La lutte allait cette fois se poursuivre exclusivement entre les diverses ethnies afghanes, plus ou moins islamisées et organisées autour de diverses milices. Parmi ces dernières allait rapidement se dégager l'une d'entre elle, à savoir celle des Talibans. Ces hommes, partisans d'un islam « pur », à savoir le plus archaïque qu'il soit possible d'imaginer, étaient engagés dans une véritable guerre sainte. Pour eux, le pouvoir politique, temporel, importait peu: seule comptait l'islamisation totale de tous les aspects de la vie des Afghans.

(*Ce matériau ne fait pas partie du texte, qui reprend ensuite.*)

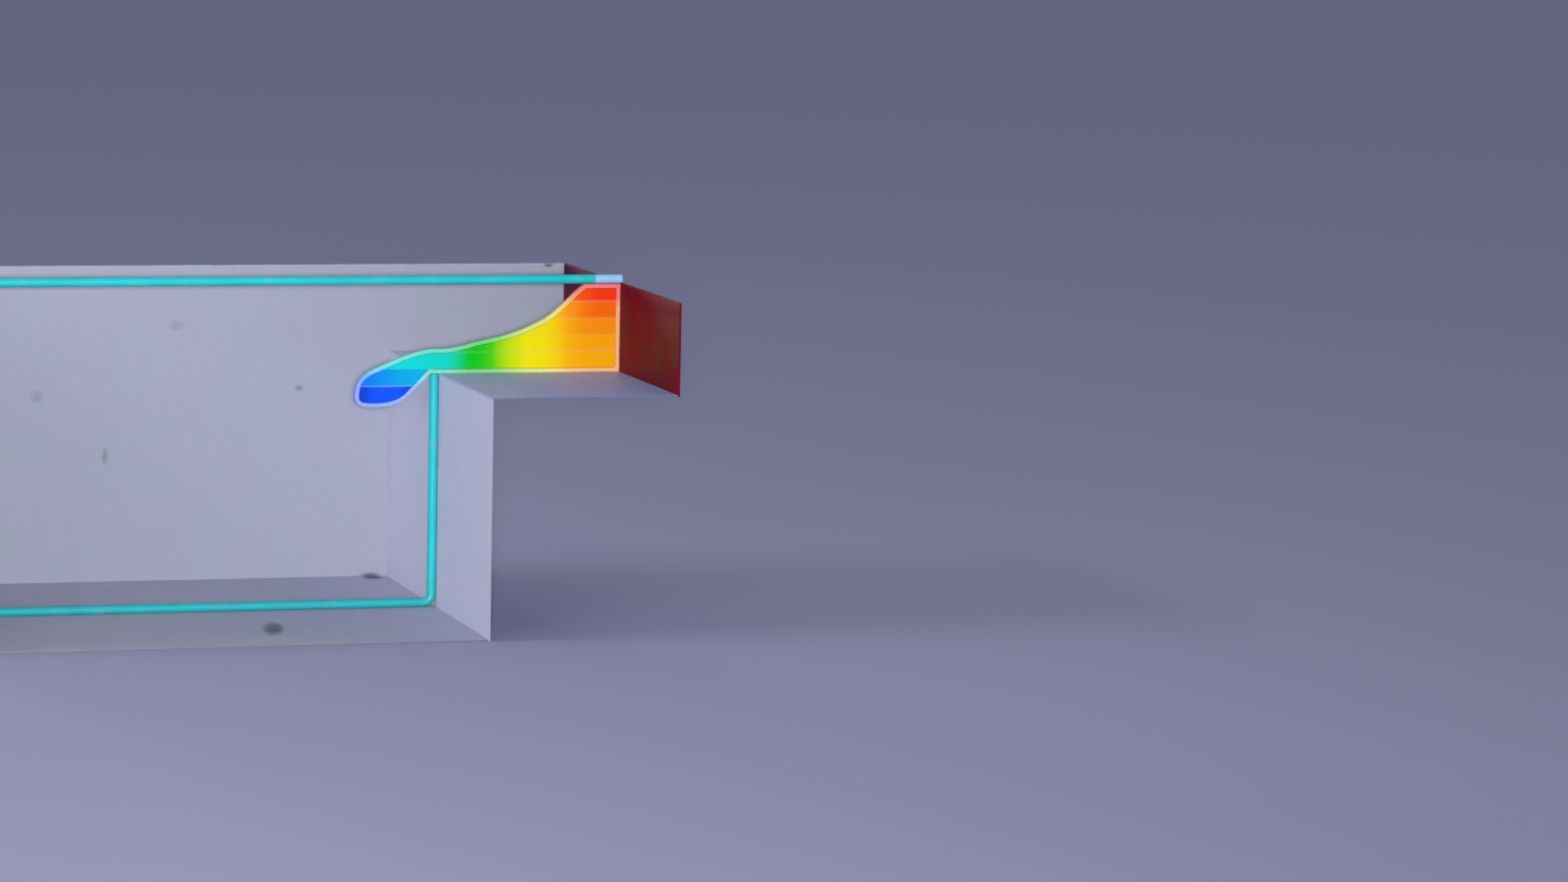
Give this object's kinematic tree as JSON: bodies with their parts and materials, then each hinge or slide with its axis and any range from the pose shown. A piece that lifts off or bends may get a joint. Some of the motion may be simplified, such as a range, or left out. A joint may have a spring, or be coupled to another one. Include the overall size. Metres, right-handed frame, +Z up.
{
  "type": "canal drop section model",
  "caption": "Bench model of a water channel dropping over a riser into a deep basin, with a rod outline and a coloured water profile.",
  "frame": {"origin": "under the middle of the whole model, on the surface it stands on", "axes": "+X along the model from the basin towards the inlet plate, +Y towards the back panel, +Z up"},
  "size_m": [0.699, 0.438, 0.33],
  "materials": {
    "panel_paint": "lavender-grey satin paint, faintly mottled",
    "dark_red_paint": "dark red satin paint",
    "cyan_enamel": "glossy cyan enamel",
    "pale_blue_enamel": "glossy pale blue enamel",
    "frosted_edging": "pale frosted plastic",
    "tinted_acrylic_blue": "tinted acrylic, deep blue",
    "tinted_acrylic_azure": "tinted acrylic, azure to turquoise",
    "tinted_acrylic_rainbow": "tinted acrylic, turquoise through green and yellow to orange",
    "tinted_acrylic_warm": "tinted acrylic, yellow to orange",
    "tinted_acrylic_red": "tinted acrylic, orange to red"
  },
  "bodies": {
    "root": {"back_panel": "panel_paint", "basin_floor": "panel_paint", "riser": "panel_paint", "sill_plate": "panel_paint", "left_end_panel": "panel_paint", "inlet_plate": "dark_red_paint", "outline_top_rod": "cyan_enamel", "outline_top_rod_end": "pale_blue_enamel", "outline_floor_rod": "cyan_enamel", "outline_riser_rod": "cyan_enamel", "outline_left_rod": "cyan_enamel", "edging_inlet": "frosted_edging", "edging_surface": "frosted_edging", "edging_underside": "frosted_edging", "edging_sill": "frosted_edging", "profile_strip_1": "tinted_acrylic_blue", "profile_strip_2": "tinted_acrylic_azure", "profile_strip_3": "tinted_acrylic_rainbow", "profile_strip_4": "tinted_acrylic_rainbow", "profile_strip_5": "tinted_acrylic_warm", "profile_strip_6": "tinted_acrylic_warm", "profile_strip_7": "tinted_acrylic_red"}
  },
  "joints": []
}
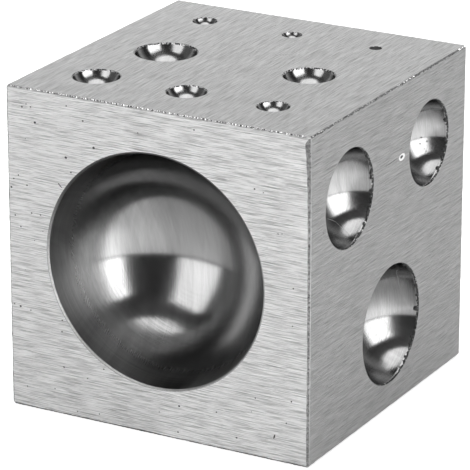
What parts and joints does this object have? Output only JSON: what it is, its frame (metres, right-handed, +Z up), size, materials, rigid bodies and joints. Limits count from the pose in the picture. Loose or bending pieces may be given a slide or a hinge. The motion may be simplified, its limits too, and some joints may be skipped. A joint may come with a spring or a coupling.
{
  "type": "dapping block",
  "caption": "Solid steel cube with ground faces, bevelled edges and polished round cups of falling size, for doming sheet metal discs with ball punches.",
  "frame": {"origin": "the middle of the bottom face, on the plane that the block rests on", "axes": "+Z up; -Y out of the face with the one large cup; +X out of the face with three cups"},
  "size_m": [0.06, 0.06, 0.06],
  "materials": {
    "steel": "ground faces with a fine one-way grain, polished cups, small bevels with a rough burr"
  },
  "bodies": {
    "root": {"block": "steel"}
  },
  "joints": []
}
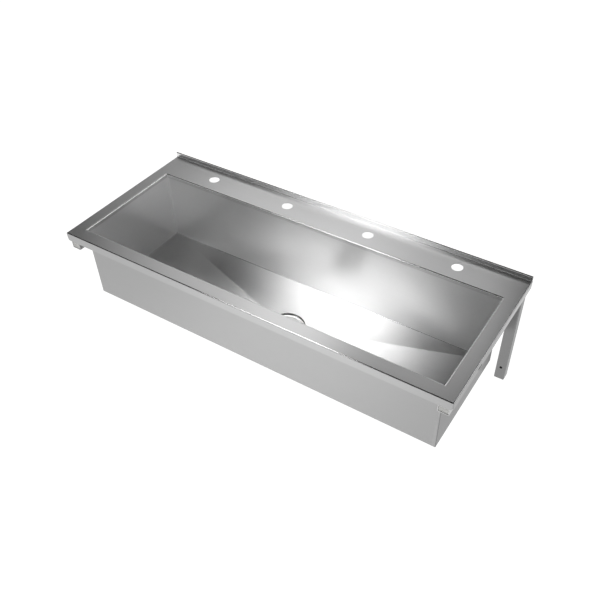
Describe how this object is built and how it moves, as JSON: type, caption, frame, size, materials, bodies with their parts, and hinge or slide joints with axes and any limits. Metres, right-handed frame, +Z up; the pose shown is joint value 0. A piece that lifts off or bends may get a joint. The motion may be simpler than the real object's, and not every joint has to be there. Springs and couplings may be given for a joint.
{
  "type": "trough sink",
  "caption": "Wall-hung stainless steel trough sink: folded deck with a tap ledge and low rear upstand, a long bowl falling to a middle waste, and box-section wall brackets.",
  "frame": {"origin": "centre of the rectangle of wall fixing holes, on the wall plane", "axes": "+X along the trough, +Y into the wall, +Z up"},
  "size_m": [1.2, 0.49, 0.3765],
  "materials": {
    "sheet_steel": "satin brushed stainless sheet",
    "tube_steel": "satin stainless box section",
    "polished_steel": "polished stainless steel",
    "fastener_steel": "plain stainless fasteners",
    "seal_rubber": "black sealing rubber",
    "waste_moulding": "white moulded plastic"
  },
  "bodies": {
    "trough": {"deck": "sheet_steel", "bowl_wrap": "sheet_steel", "bowl_end_left": "sheet_steel", "bowl_end_right": "sheet_steel", "bracket_arm_left": "tube_steel", "bracket_arm_right": "tube_steel", "bracket_leg_left": "tube_steel", "bracket_leg_right": "tube_steel", "arm_cap_left": "tube_steel", "arm_cap_right": "tube_steel", "leg_cap_left": "tube_steel", "leg_cap_right": "tube_steel", "deck_studs": "fastener_steel", "stud_washers": "fastener_steel", "stud_nuts": "fastener_steel", "waste_flange": "polished_steel", "waste_seal_top": "seal_rubber", "waste_seal_bottom": "seal_rubber", "waste_body": "waste_moulding", "outlet_tail": "waste_moulding", "waste_screw": "fastener_steel"},
    "basket": {"basket": "polished_steel", "basket_seal": "seal_rubber", "basket_knob": "polished_steel"}
  },
  "joints": [
    {"name": "basket_lift", "type": "slide", "parent": "trough", "child": "basket", "axis": [0, 0, 1], "range_m": [0, 0.3]}
  ]
}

Puissants, et bénéficiant de soutiens aussi bien étrangers qu'internes au pays (auprès de l'ethnie des Pachtounes), les Talibans n'eurent pratiquement aucune peine à s'emparer du pouvoir en 1996. L'archaïsme de leurs pensées et leur totalitarisme, pour ne pas dire leur stupidité chronique, allait faire de l'Afghanistan l'une des pires dictatures de l'histoire, où une simple longueur de barbe jugée inadéquate pouvait mener à la mort. La suite, on la connait: Al Quaida allait précipiter les évènements en attaquant directement les Etats-Unis sur leur sol, ce qui devait mener à la chute au moins temporaire des Talibans.

 

Aujourd'hui, cela fait près de 10 ans que nous sommes engagés dans ce pays. Et la situation est à peine meilleure. A l'instar des soviétiques durant les années 80, la coalition actuelle, si elle maîtrise relativement les villes, n'a pratiquement aucun contrôle sur les campagnes, formant la majeure partie du pays. Certes, le processus démocratique est lancé. Et il suffit de voir que la participation aux élections est supérieure à ce que l'on voit en France pour se convaincre que le pays est en quête de changements, mais un retrait prématuré des forces de l'OTAN risque de remettre tout cela en question. L'ennuie, et le danger, c'est l'extension du conflit au Pakistan voisin; il ne faut pas oublier qu'il s'agit d'une puissance nucléaire, et qu'il n'est jamais bon qu'une instabilité se développe à ce niveau. De plus, les Talibans sont sans doute parmi les seuls tarés au monde qui n'hésiteraient pas à s'en servir s'ils en avaient la possibilité...

 

En résumé, on peut dire que l'Afghanistan est l'exemple-type d'une nation en pleine transition démocratique et moderniste fauchée à l'âge précoce par un complot communiste déstabilisateur, comme tant d'autres pays l'ont été. Résultat des courses: 40 ans après, le pays est toujours ravagé, et les indices suggérant une amélioration imminentes sont plus que rares, et minces.

 

J'ai bien entendu fait l'impasse sur les motivations, notamment économiques, des grandes puissances pour intervenir, me contentant volontairement de la lutte est-ouest pour expliquer les tensions initiales. Il va de soit que ceci n'est qu'un résumé, et que les implications sont bien plus complexes; cependant cela suffit à expliquer de manière succincte les 40 années de guerre.